You asked for a definition of that feeling. But you described it really well. That feeling of something missing, the hole that makes your heart like a doughnut.
I used to write him, letter after letter. Things I didn’t send, but kind of an extension of the occasional e-mail I sent him when we were still involved. I wrote them to the man I was in love with, trying to get him to understand how I felt. The man I was actually involved with never understood them. I talked about things he couldn’t grasp. He thought I was asking for him to behave in some way. He’d said, tell me what you want. And I’d say, “I want you to say that you love me once in a while.” And he’d sigh, and say like a wooden doll, “I love you.” Sometimes he’d get sarcastic and say that he supposed I was better than him, because I could write about my feelings.

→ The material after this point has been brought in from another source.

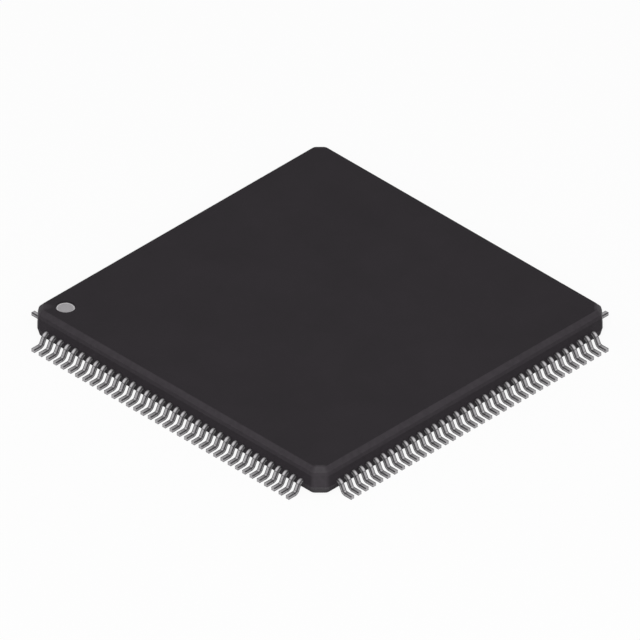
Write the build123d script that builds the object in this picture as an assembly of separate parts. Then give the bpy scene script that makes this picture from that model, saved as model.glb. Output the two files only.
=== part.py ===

When we were involved, it was so confusing. I thought that he was just unable to use words about his feelings, but that this was some kind of test. That I was supposed to get over my dependence on words, and just understood that we were in a relationship by his actions. He was there. We slept together. We did things together. Yes, I paid for everything, but I had more money. Yes, he slept with other women, but he always came back. Yes, he criticized me all the time, especially when I asked for more consideration from him, but he kept coming back and we slept together and we did things together.
I really didn’t understand what a brute he was until after I finally got him out of my life, because I knew I was close to suicide. Before that, I just knew I was in pain. But even after he was gone, I kept writing these letters to this man I loved. Even after I realized that I was writing to someone who didn’t exist, unless there was some other person underneath the person I knew.
Those letters, and the missing him that was like a piercing ache, not really too different from the knife-in-my-heart feeling I had when I was with him, were evidence of something that continued to puzzle me as I went thought my recovery. It took me a long to to even consider the fact that the man I was in love with didn’t exist, as least not in my ex.
(And it really helped that he was publishing short stories in these years, and I could read them, to to learn how he thought and felt from a safe distance, but a number of these stories drew from of our relationship. And it was pretty horrifying to see how exploitative and, worse, totally clueless about love he was. I don’t really like to say this about anyone, but he was really sub-human in emotional matters, and certainly no one to love.)
So, if it wasn’t him, who was I writing to? Who was I missing?
hens, maybe these big feelings are coming up for you, because you’re ready to think about these things. We get so mad at them, and blame them and build better boundaries for the future and think we’ve taken care of it. But there was something you wanted in him. Some characteristic that he had to make you want him so much that you overrode your natural self-protective abilities. Even if you made mistakes in the past, you never made a mistake like this one. (Or that’s how it was for me.) And that’s what I finally had to look at. What was so damned important about him?
I’ve written a lot about my background and about this thinking process, and I don’t want to bore you with going over it again. But the net of it all was that I realized that he, like pretty much everyone else I’d ever been that I’d fallen deeply in love with, offered me a set of characteristics. I saw them as stronger and more capable than me in dealing with the world. I saw them as having a quality of healthy self-interest that I admired (but had not the slightest idea of how it worked). And because of these things, I saw them as able to run things better than me, because I was always making decisions based on pressure, and not what I wanted or cared about long term.
This is just me. I don’t know if it would be the same thing with you or anyone else. But I do suspect that these people represent for us our lost selves, the parts of us that are buried or undeveloped because of background trauma, and that we try to complete ourselves with these relationships. I know that a certain amount of this is normal. We are attracted to people we admire for traits that seem to be better in some way than ours. I know this doesn’t account for the power of sexual attraction, but I think that even the sexual attraction is partly mental/emotional. But the different thing about these relationships is that they — because of a combination of the S’s desire to appear to be exactly what we want and our own desire to find these missing parts in another person — just become a kind of high-voltage connection that overrides everything else.
And when I started to play with the idea, I also started thinking that maybe what I was missing with such huge yearning was myself. He represented these lost parts of me, and this pain was more familiar than I was originally recognizing. It was the pain I lived with since I’d “agreed” (not really, since I was a child making decisions about how to survive in my family) to give up certain things in order to get along. And that there were human rights and entitlements that I’d buried away, capacities that I didn’t even recognize anymore as mine, that his presence and then his betrayal and the loss of that promise of completion, had given voice to. And that voice was loud and it wasn’t going away.
I write this in a few paragraphs (though another one of my annoying long posts), but trying to figure this out took time. I had to look at the idea that there was something about him that I wanted to be. Not the bad parts. But the good I imagined in him, what I admired and wanted in my life. And I thought that if I could imagine and admire these traits, that maybe it meant that they were actually in me. How else could I see them, if they weren’t part of me too?
So, I’ll leave you with that. I don’t know if this helps or gives you any ideas about why you are suffering again. I know a lot of people just wait for pain to go away, for time to dull it down. But I think our feelings are speaking to us, trying to get us to pay attention to something important. About us. And if we feel something that strongly, it must be really important.
Fondly,
Kathy
kathleen – thank you for another wonderful annoyingly long post.